First, networking equipment in general is tested and specifications are determined using a packet size of 64 bytes. However, even the smallest one- to two-megapixel cameras will approach the limits of packet size testing at around 1,538 bytes, while cameras with two megapixels and above are even higher. In short, networking products are not tested using packet sizes comparable to those required by video cameras.

Switch specifications

Once we have determined the power requirements of the connected or remote site device, we need to turn our attention to the source that will provide PoE power and receive the signal

While many switch specifications will state they handle Jumbo frames, that ability is restricted to port programming at 1 Gbps speeds. In networking, the 100 Mbps output of a video camera must match the bandwidth input speed of the switch port.

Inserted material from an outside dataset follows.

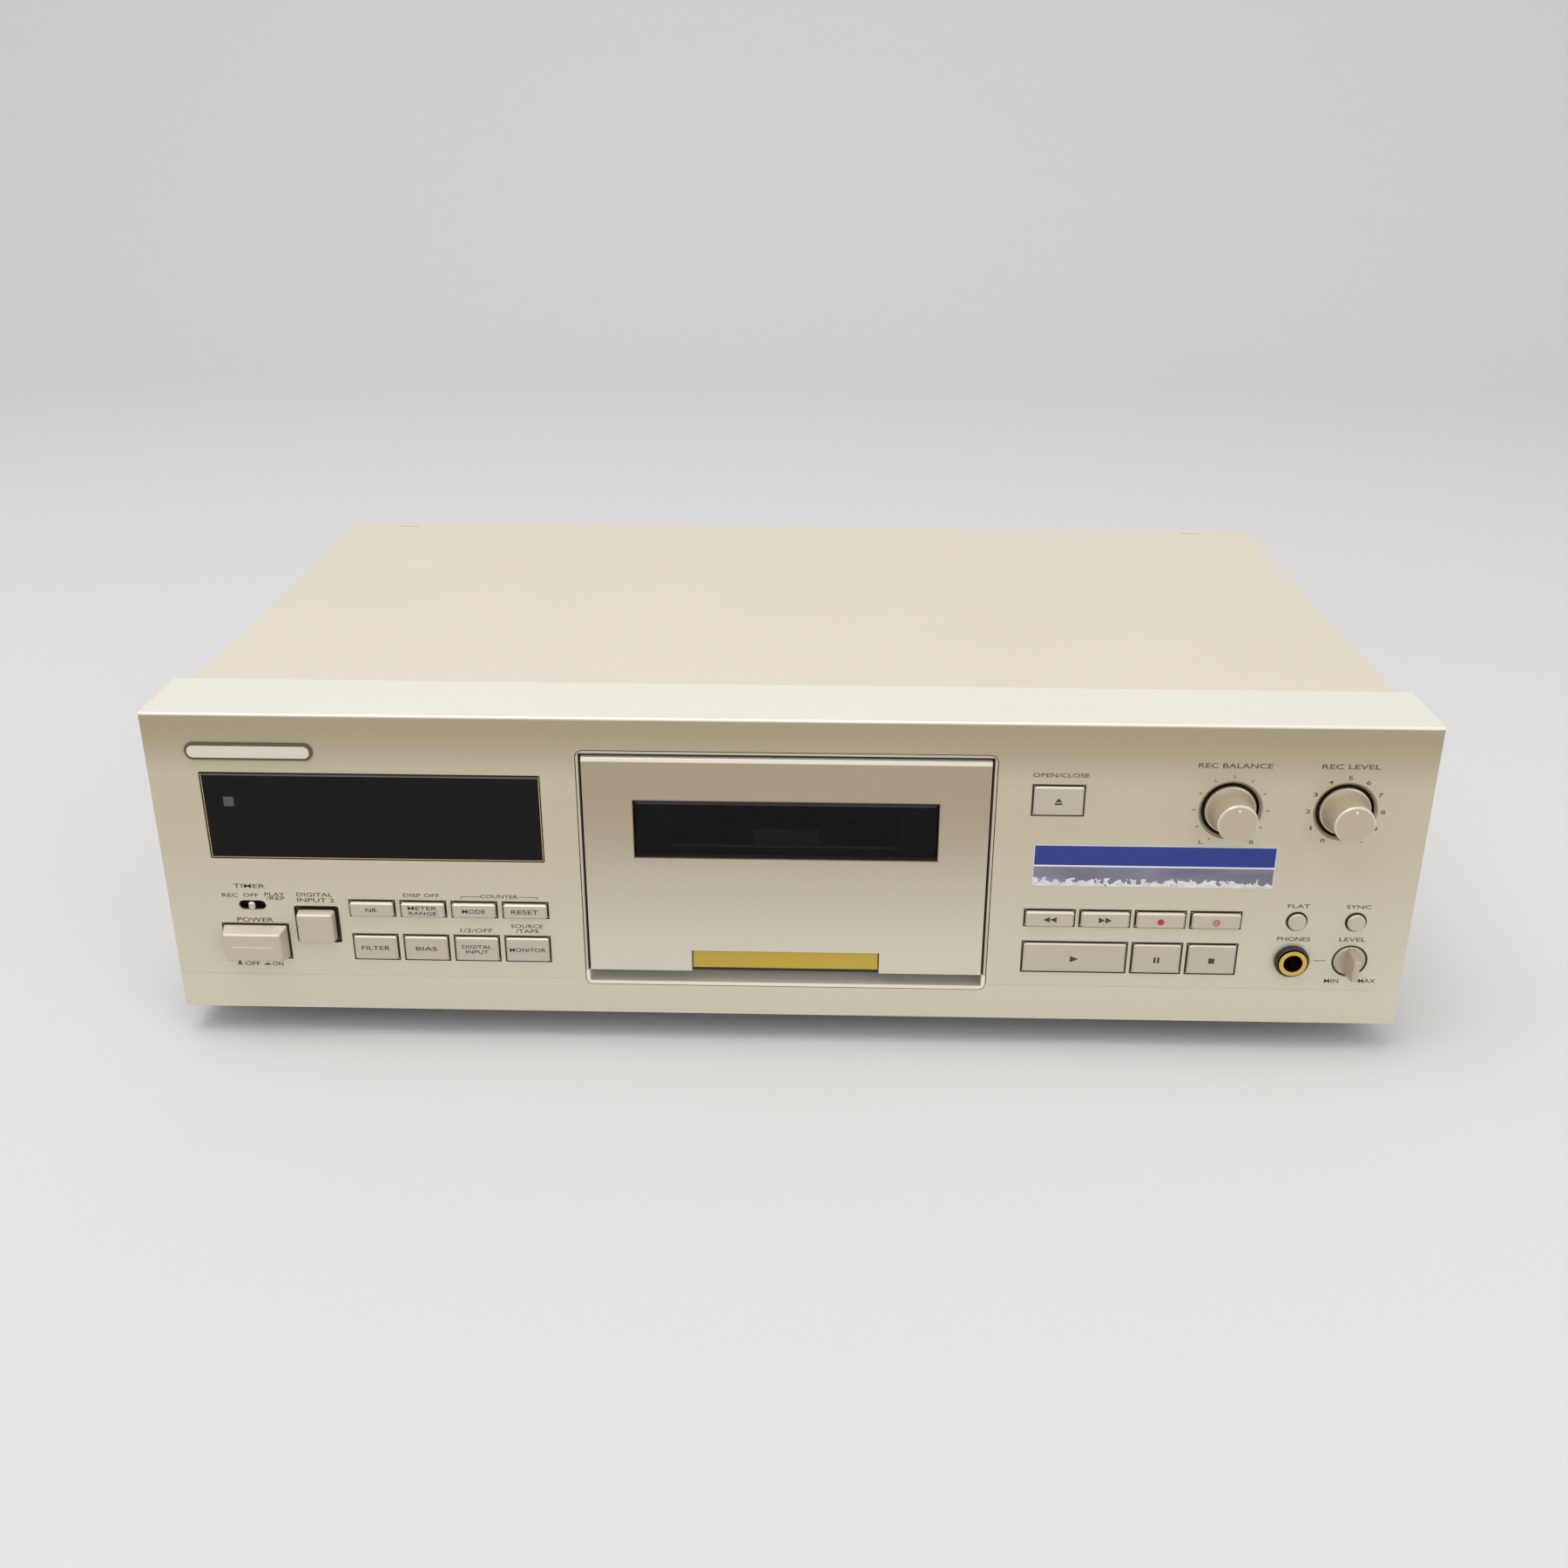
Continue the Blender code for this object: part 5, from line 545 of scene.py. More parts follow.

The second switch consideration is called the switch fabric, which connects all the switch ports. Its bandwidth must be at least two times greater than the sum of the highest bandwidth of all the ports. There is no standard for this, and the actual bandwidth is a reflection of switcher cost. With regard to PoE, be careful not to mistake the total power supply for the PoE budget for the power allocated for camera PoE power. They are different. If the total power were allocated to PoE, there would be no power left for switch functions. In addition, if all ports required PoE, the switch could easily overheat and fail. There should be anywhere from a 10 to 25 percent separation between the total switch power supply and the PoE budget. Finally, there are no standards for the methods used to allocate PoE power within a switch. It could be equally divided as more ports are connected. It could be programmed, or it could be fixed to each port.